Find how many lines of the listing below include the word "that", then report the number by itself.
***
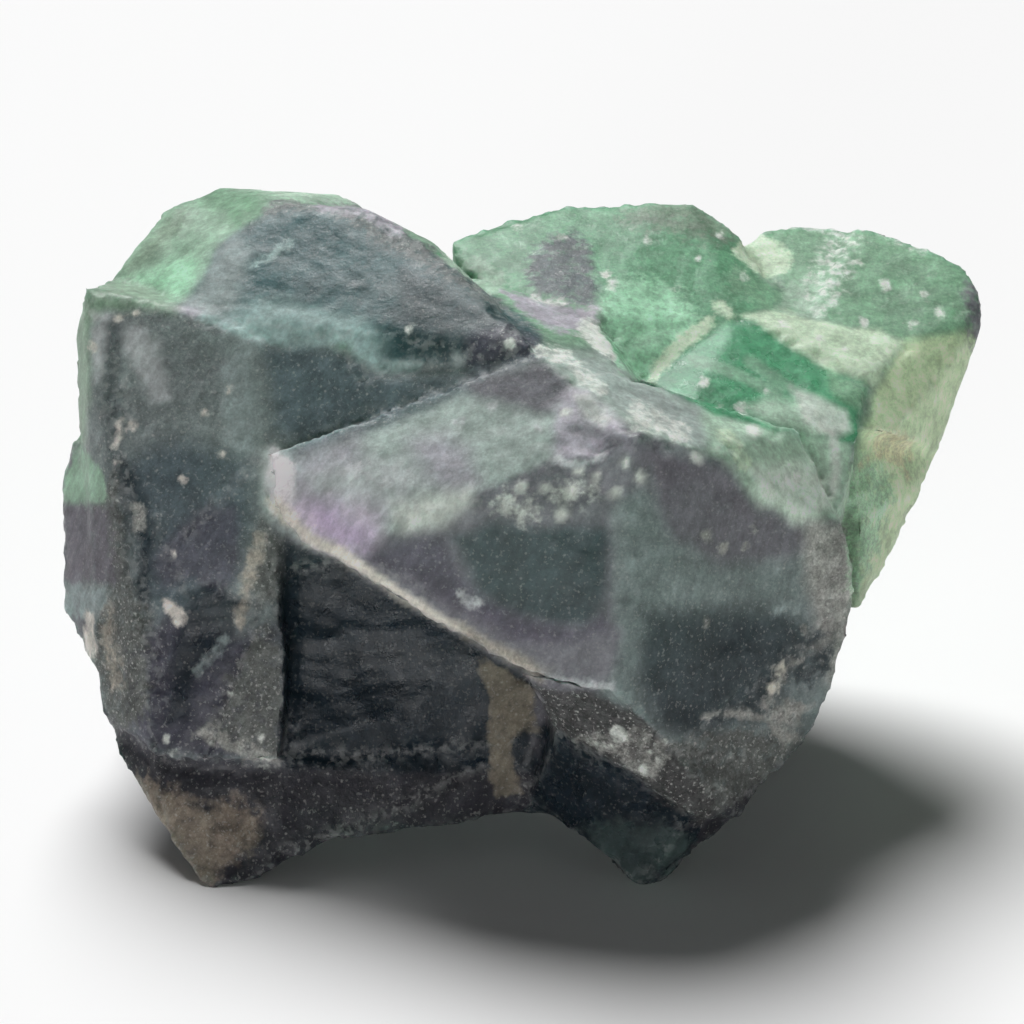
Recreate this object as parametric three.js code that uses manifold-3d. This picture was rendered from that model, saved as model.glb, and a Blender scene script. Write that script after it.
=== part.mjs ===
// A rough fluorite crystal: one broken lump of green and purple fluorite that stands on its own base.
// Millimetres, +X right, +Y back, +Z up. The lump formed in one piece, so it is one solid. Fluorite
// splits along flat cleavage planes, so the solid is a cluster of cleavage blocks, each the convex
// hull of its corners, joined in one and then chipped, split in ledges and made uneven.
import * as THREE from "three";
import { ConvexGeometry } from "three/addons/geometries/ConvexGeometry.js";
import { ImprovedNoise } from "three/addons/math/ImprovedNoise.js";
import { mergeVertices } from "three/addons/utils/BufferGeometryUtils.js";
import Module from "manifold-3d";

const wasm = await Module();
wasm.setup();

// Driving sizes.
const facetLength = 6; // longest edge left on the surface before it is made uneven
const waviness = 0.35; // how far a facet strays from its plane
const waveLength = 9; // distance from one swell of a facet to the next
const flatFoot = 1.5; // height over which the waviness dies out, so the base stays flat
const splitDepth = 0.5; // thickness of the slab that splits off beside a cleavage step
const splitReach = 14; // how far that slab reaches from the step

// Corners that more than one block shares.
const leftCrown = [-32, 1.5, 39.5];
const leftBrow = [-16.5, -3, 36.5];
const leftSpur = [-18.5, -7.5, 29.5];
const notch = [-10.5, -5.5, 35.5];
const saddle = [2, -8.5, 38.3];
const peak = [-18, 9, 43.3];
const prow = [-18, -9, 30.5];
const keel = [7.5, -22.2, 17];
const ridgeTop = [8.5, -16.8, 35.4];
const ridgeEnd = [24.5, -10.3, 25.7];
const shoulder = [26.5, -0.5, 32];
const valley = [10, -2, 33.5];
const slabEnd = [17, 4.5, 35.5];
const heelLeft = [-22.5, -19.5, 0];
const heelRight = [9.5, -19.3, 0];

// A closed three.js geometry as a manifold-3d solid.
function solidOf(geometry) {
  const bare = new THREE.BufferGeometry();
  bare.setAttribute("position", geometry.getAttribute("position"));
  if (geometry.index) bare.setIndex(geometry.index);
  const merged = mergeVertices(bare, 1e-4);
  return new wasm.Manifold(
    new wasm.Mesh({
      numProp: 3,
      vertProperties: merged.attributes.position.array,
      triVerts: new Uint32Array(merged.index.array),
    }),
  );
}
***
* _Correct output_
5